The question involved is whether, under the evidence, an issue of insanity was raised which justified the submission of the issue to the jury. Two experts testified with respect to defendant's condition at times before, during, and after the crime. The familiar rule in our jurisdiction is that the primary test is the capacity to distinguish between right and wrong at the time of the commission of the offense. Dr. Chester H. Farrell testified that in his opinion the defendant was a chronic schizophrenic and that he did not know the difference between right and wrong on the date of the crime and was therefore legally insane. Upon cross-examination, however, Dr. Farrell testified that a chronic schizophrenic may know the difference between right and wrong depending upon the state of his "emotional functioning" at the time.

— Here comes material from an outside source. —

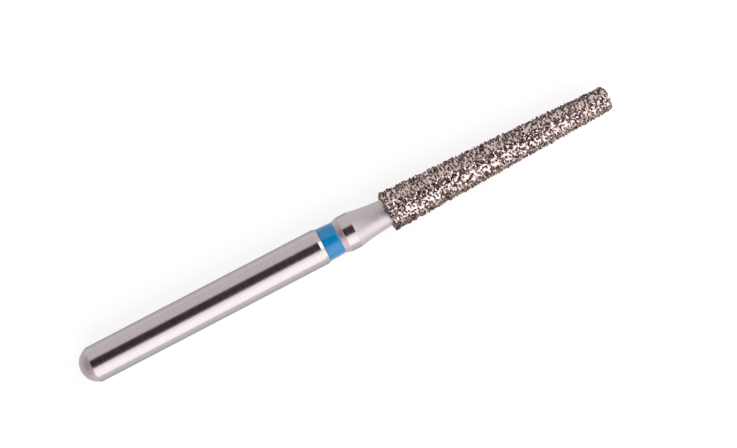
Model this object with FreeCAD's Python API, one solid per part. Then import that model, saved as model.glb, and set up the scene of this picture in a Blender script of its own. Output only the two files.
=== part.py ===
import FreeCAD, Part
import math
import os
import random

# A friction-grip diamond bur with a tapered, flat-ended head, as used in a dental turbine.
# It lies along X. The middle of its butt is the origin, and the head points to +X.
# Lengths are millimetres and angles are degrees.

# Shank: the part that the turbine's chuck grips, with a domed butt and a short lead-in.
shank_diameter = 1.6
shank_length = 11.36
dome_length = 0.555
dome_rim_diameter = 1.555
lead_in_length = 0.07

# Groove for the colour ring, with a bevel on the shank's side and a ramp up to the collar.
bevel_length = 0.155
bevel_depth = 0.052
groove_width = 0.73

# Colour ring: it starts level with the foot of the bevel, swells a little and falls towards the ramp.
ring_thickness = 0.1
ring_fall = 0.03
ring_crown = 0.006

# Collar and neck: the neck is a long hollow curve down to the head.
ramp_length = 0.265
collar_length = 0.465
neck_length = 1.525
neck_diameter = 1.212
neck_curve_radius = 10.0

# Head: its size is taken over the tallest crystals, at the wide end.
head_length = 10.5
head_diameter = 1.8
head_half_angle = 1.85

# Diamond coat: crystals stand on the core and are locked in plated nickel up to bond_thickness.
crystal_height = 0.14
shortest_crystal_height = 0.09
crystal_pitch = 0.18
bond_thickness = 0.065
thinnest_bond = 0.045
coat_edge_thickness = 0.03
crystal_scatter = 0.03
crystal_seed = 18
bore_sides = 36
net_tolerance = 0.0001

# Places along the bur, each worked out from the lengths above.
shank_radius = shank_diameter / 2
lead_in_end = dome_length + lead_in_length
groove_start = shank_length + bevel_length
groove_end = groove_start + groove_width
collar_start = groove_end + ramp_length
collar_end = collar_start + collar_length
head_start = collar_end + neck_length
overall_length = head_start + head_length

# Radii of the ring and the neck. The groove's floor falls as the ring does, so the ring is even.
bevel_foot_radius = shank_radius - bevel_depth
ring_end_radius = bevel_foot_radius - ring_fall
ring_crown_radius = (bevel_foot_radius + ring_end_radius) / 2 + ring_crown
neck_radius = neck_diameter / 2

# The core is the head less one crystal all round.
core_start = head_start + crystal_height
core_end = overall_length - crystal_height
core_start_radius = head_diameter / 2 - crystal_height
core_end_radius = core_start_radius - (core_end - core_start) * math.tan(math.radians(head_half_angle))

# The coat's surface is a net of triangles in rows round the bur. Every third point of a row is the
# tip of a crystal, so each crystal is a six-sided point with nickel at its six corners.
points_per_crystal = 3
row_pitch = crystal_pitch / 2
point_pitch = crystal_pitch / math.sqrt(points_per_crystal)

# Directions out of the core, as angles from the bur's axis.
out_of_shoulder = 180.0
out_of_cone = 90.0 - head_half_angle
out_of_end = 0.0


def at(x, radius, turn=0.0):
    """A point at a place along the bur, a distance from its axis and an angle round it."""
    angle = math.radians(turn)
    return FreeCAD.Vector(x, radius * math.cos(angle), radius * math.sin(angle))


def line(start, end):
    return Part.LineSegment(start, end).toShape()


def path(*points):
    """Straight edges from each point to the next."""
    return [line(start, end) for start, end in zip(points, points[1:])]


def turned(edges):
    """The solid that a closed outline sweeps when it is turned once round the bur's axis."""
    outline = Part.Wire(edges)
    return Part.Face(outline).revolve(at(0, 0), FreeCAD.Vector(1, 0, 0), 360)


def dome_edge():
    """A ball's arc from the axis to the rim of the butt."""
    rim_radius = dome_rim_diameter / 2
    ball_radius = (rim_radius ** 2 + dome_length ** 2) / (2 * dome_length)
    half_angle = math.asin(rim_radius / ball_radius) / 2
    middle = at(ball_radius * (1 - math.cos(half_angle)), ball_radius * math.sin(half_angle))
    return Part.Arc(at(0, 0), middle, at(dome_length, rim_radius)).toShape()


def neck_edge():
    """A hollow arc from the collar's edge down to the neck's straight end under the coat."""
    start = at(collar_end, shank_radius)
    end = at(head_start, neck_radius)
    chord = end - start
    sag = neck_curve_radius - math.sqrt(neck_curve_radius ** 2 - (chord.Length / 2) ** 2)
    towards_axis = FreeCAD.Vector(chord.y, -chord.x, 0).normalize()
    return Part.Arc(start, (start + end) / 2 + towards_axis * sag, end).toShape()


def steel_blank():
    """The turned blank: butt, shank, ring groove, collar, neck and the core inside the head."""
    shank = path(
        at(dome_length, dome_rim_diameter / 2),
        at(lead_in_end, shank_radius),
        at(shank_length, shank_radius),
        at(groove_start, bevel_foot_radius),
        at(groove_start, bevel_foot_radius - ring_thickness),
        at(groove_end, ring_end_radius - ring_thickness),
        at(groove_end, ring_end_radius),
        at(collar_start, shank_radius),
        at(collar_end, shank_radius),
    )
    core = path(
        at(head_start, neck_radius),
        at(core_start, neck_radius),
        at(core_start, core_start_radius),
        at(core_end, core_end_radius),
        at(core_end, 0),
        at(0, 0),
    )
    return turned([dome_edge()] + shank + [neck_edge()] + core)


def colour_ring():
    """The lacquer ring that fills the groove."""
    section = path(
        at(groove_start, bevel_foot_radius - ring_thickness),
        at(groove_start, bevel_foot_radius),
        at((groove_start + groove_end) / 2, ring_crown_radius),
        at(groove_end, ring_end_radius),
        at(groove_end, ring_end_radius - ring_thickness),
        at(groove_start, bevel_foot_radius - ring_thickness),
    )
    return turned(section)


def rows_along(start, end, out_angle):
    """Rows of the coat's net on a straight stretch of the core, both ends included."""
    steps = max(1, round((end - start).Length / row_pitch))
    return [(start + (end - start) * step / steps, out_angle) for step in range(steps + 1)]


def rows_round(corner, out_before, out_after):
    """Rows of the net that bend round one corner of the core."""
    arc_length = math.radians(out_before - out_after) * crystal_height
    steps = max(1, round(arc_length / row_pitch))
    turn = (out_after - out_before) / steps
    return [(corner, out_before + turn * step) for step in range(1, steps)]


def coat_rows():
    """Each row's foot on the core and its way out, from the shoulder along the cone to the flat end."""
    shoulder_foot = at(core_start, neck_radius + row_pitch)
    shoulder_rim = at(core_start, core_start_radius)
    end_rim = at(core_end, core_end_radius)
    end_middle = at(core_end, row_pitch / 2)
    shoulder = rows_along(shoulder_foot, shoulder_rim, out_of_shoulder)
    shoulder_bend = rows_round(shoulder_rim, out_of_shoulder, out_of_cone)
    cone = rows_along(shoulder_rim, end_rim, out_of_cone)
    end_bend = rows_round(end_rim, out_of_cone, out_of_end)
    end = rows_along(end_rim, end_middle, out_of_end)
    return shoulder + shoulder_bend + cone + end_bend + end


def turns_in_row(row, radius):
    """The angles of a row's points. Odd rows sit half a step on, as in a honeycomb."""
    crystals = max(1, round(2 * math.pi * radius / (point_pitch * points_per_crystal)))
    count = crystals * points_per_crystal
    return [360 * (number + row % 2 / 2) / count for number in range(count)]


def is_crystal(row, number):
    return (number - row % 2) % points_per_crystal == 0


def net_point(chance, foot, out_angle, turn, tip):
    """One point of the net: a crystal's tip, or the nickel between crystals."""
    if tip:
        height = chance.uniform(shortest_crystal_height, crystal_height)
    else:
        height = chance.uniform(thinnest_bond, bond_thickness)
    angle = math.radians(out_angle)
    shift = chance.uniform(-crystal_scatter, crystal_scatter)
    x = foot.x + height * math.cos(angle) + shift * math.sin(angle)
    radius = foot.y + height * math.sin(angle) - shift * math.cos(angle)
    side_shift = chance.uniform(-crystal_scatter, crystal_scatter)
    return at(x, radius, turn + math.degrees(side_shift / radius))


def stitch(near, far):
    """Triangles between two rows, taking each next point in the order of its angle."""
    triangles = []
    i, j = 0, 0
    while i < len(near) or j < len(far):
        near_angle = near[i % len(near)][0] + 360 * (i // len(near))
        far_angle = far[j % len(far)][0] + 360 * (j // len(far))
        here, there = near[i % len(near)][1], far[j % len(far)][1]
        if j == len(far) or (i < len(near) and near_angle <= far_angle):
            triangles.append((here, near[(i + 1) % len(near)][1], there))
            i += 1
        else:
            triangles.append((here, far[(j + 1) % len(far)][1], there))
            j += 1
    return triangles


def plain_row(points, x, radius, turns):
    """Adds a smooth row to the net's points and returns it as pairs of angle and place in the list."""
    row = [(turn, len(points) + number) for number, turn in enumerate(turns)]
    points += [at(x, radius, turn) for turn in turns]
    return row


def bore_rows(points):
    """The coat's inside, from its closed end back to the neck, as flats that touch the round core."""
    outwards = 1 / math.cos(math.pi / bore_sides)
    turns = [360 * side / bore_sides for side in range(bore_sides)]
    corners = [
        (core_end, core_end_radius),
        (core_start, core_start_radius),
        (core_start, neck_radius),
        (head_start, neck_radius),
    ]
    return [plain_row(points, x, radius * outwards, turns) for x, radius in corners]


def crust_rows(points):
    """The coat's outside, from its edge on the neck to the flat end."""
    chance = random.Random(crystal_seed)
    edge_radius = neck_radius + coat_edge_thickness
    rows = [plain_row(points, head_start, edge_radius, turns_in_row(0, edge_radius))]
    for row, (foot, out_angle) in enumerate(coat_rows(), start=1):
        bond_radius = foot.y + bond_thickness * math.sin(math.radians(out_angle))
        points_in_row = []
        for number, turn in enumerate(turns_in_row(row, bond_radius)):
            points_in_row.append((turn, len(points)))
            points.append(net_point(chance, foot, out_angle, turn, is_crystal(row, number)))
        rows.append(points_in_row)
    return rows


def diamond_coat():
    """The plated coat as one closed net: out of the bore, over its edge on the neck and along the crust."""
    points = []
    rows = bore_rows(points) + crust_rows(points)
    triangles = []
    for near, far in zip(rows, rows[1:]):
        triangles += stitch(near, far)
    bore_middle, end_middle = len(points), len(points) + 1
    points += [at(core_end, 0), at(core_end + bond_thickness, 0)]
    for (_, index), (_, following) in zip(rows[0], rows[0][1:] + rows[0][:1]):
        triangles.append((index, bore_middle, following))
    for (_, index), (_, following) in zip(rows[-1], rows[-1][1:] + rows[-1][:1]):
        triangles.append((index, following, end_middle))
    net = Part.Shape()
    net.makeShapeFromMesh((points, triangles), net_tolerance)
    return Part.Solid(net)


def main():
    os.makedirs("parts", exist_ok=True)
    nodes = {
        "steel_blank": steel_blank(),
        "colour_ring": colour_ring(),
        "diamond_coat": diamond_coat(),
    }
    for name, shape in nodes.items():
        shape.exportStep(f"parts/{name}.step")
        print(name, len(shape.Faces), "faces", round(shape.Volume, 3), "mm3")


main()
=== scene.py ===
# %% [markdown]
# # A diamond bur, piece by piece
#
# A dental bur is a small rotary tool, 25 mm long. A turbine's chuck grips its smooth steel shank, and
# its far end is a tapered head covered in diamond grit. This lesson rebuilds one in Blender around a
# CAD model that is already packed: the frame. The frame fixes the sizes, and Blender gives the looks.
#
# The bur lies along X. The middle of its domed butt is the origin, and the head points to +X.

# %% Load the frame
import math
import random
import bmesh
import bpy
from mathutils import Matrix, Vector


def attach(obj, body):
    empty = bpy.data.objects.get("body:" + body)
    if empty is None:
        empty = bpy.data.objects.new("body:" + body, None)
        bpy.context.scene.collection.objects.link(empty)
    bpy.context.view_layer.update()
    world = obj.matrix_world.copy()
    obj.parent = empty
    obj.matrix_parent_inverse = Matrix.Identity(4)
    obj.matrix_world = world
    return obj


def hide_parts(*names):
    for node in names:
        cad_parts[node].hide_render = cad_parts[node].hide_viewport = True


MM = 0.001


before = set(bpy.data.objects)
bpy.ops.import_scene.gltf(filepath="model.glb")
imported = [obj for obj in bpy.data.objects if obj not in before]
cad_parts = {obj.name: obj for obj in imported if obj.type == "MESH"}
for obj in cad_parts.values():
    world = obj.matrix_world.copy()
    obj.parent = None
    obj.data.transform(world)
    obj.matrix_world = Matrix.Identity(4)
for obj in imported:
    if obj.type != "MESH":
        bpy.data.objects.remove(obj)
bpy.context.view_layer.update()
print("CAD nodes:", sorted(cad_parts))

# %% [markdown]
# ## Sizes
#
# All lengths below are millimetres, because a bur is drawn in millimetres. Blender works in metres, so
# one function turns a point of the drawing into a point of the scene. The places along the bur are
# those of the CAD model, so every new piece lands where the CAD says, with no fitting.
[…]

Dr. Daryl Stephenson, a psychiatrist, was called as a witness by the State in rebuttal. Dr. Stephenson, after examination of the defendant, expressed an opinion that on May 24, 1967, one month after the alleged robbery, the defendant knew the difference between right and wrong and showed no overt manifestations of schizophrenia. This witness also testified, based upon daily observations and weekly visitations between May 24, 1967, and July 30, 1967, that the defendant was not suffering from delusions or hallucinations. Finally, Dr. Stephenson testified that he had previously examined the defendant during the spring and summer of 1966; that the defendant had schizophrenic reactions of a chronic nature at that time; but that he showed no extreme tendencies of paranoia, catatonia, or marked depression or elation. Dr. Stephenson also confirmed the previous testimony of Dr. Farrell to the effect that it was possible for a person to manifest schizophrenic tendencies at certain times, but not at others; and that a person subject to hallucinations may not hallucinate all the time but may hallucinate at different periods. In addition to the expert testimony, the jury had an opportunity to observe the demeanor of defendant during his cross-examination. Also from the testimony of other actual witnesses to the crime involved, the jury had the opportunity to judge the defendant's appearance and conduct at the actual time of the robbery and relate it to the experts' testimony that was given in the case. We further point out that expert testimony is purely advisory in nature to jurors and is not binding on them. The court properly instructed the jury in this respect, and the court so properly informed the jury. The evidence, *213 as a whole in this case, clearly raises the issue of the insanity of the defendant. The trial court properly instructed upon this issue, to which instruction there is no objection. The trial court's overruling of the defendant's motions for a directed verdict was correct in all respects.
The defendant also raised the issue of intoxication. The defendant and another witness testified quite extensively in this respect. The court properly instructed upon this issue raised by the defendant. See, Tvrz v. State, 154 Neb. 641, 48 N.W.2d 761; Thompson v. State, 159 Neb. 685, 68 N.W.2d 267; Daugherty v. State, 154 Neb. 376, 48 N.W.2d 76.
The judgment and sentence of the district court are correct and are affirmed.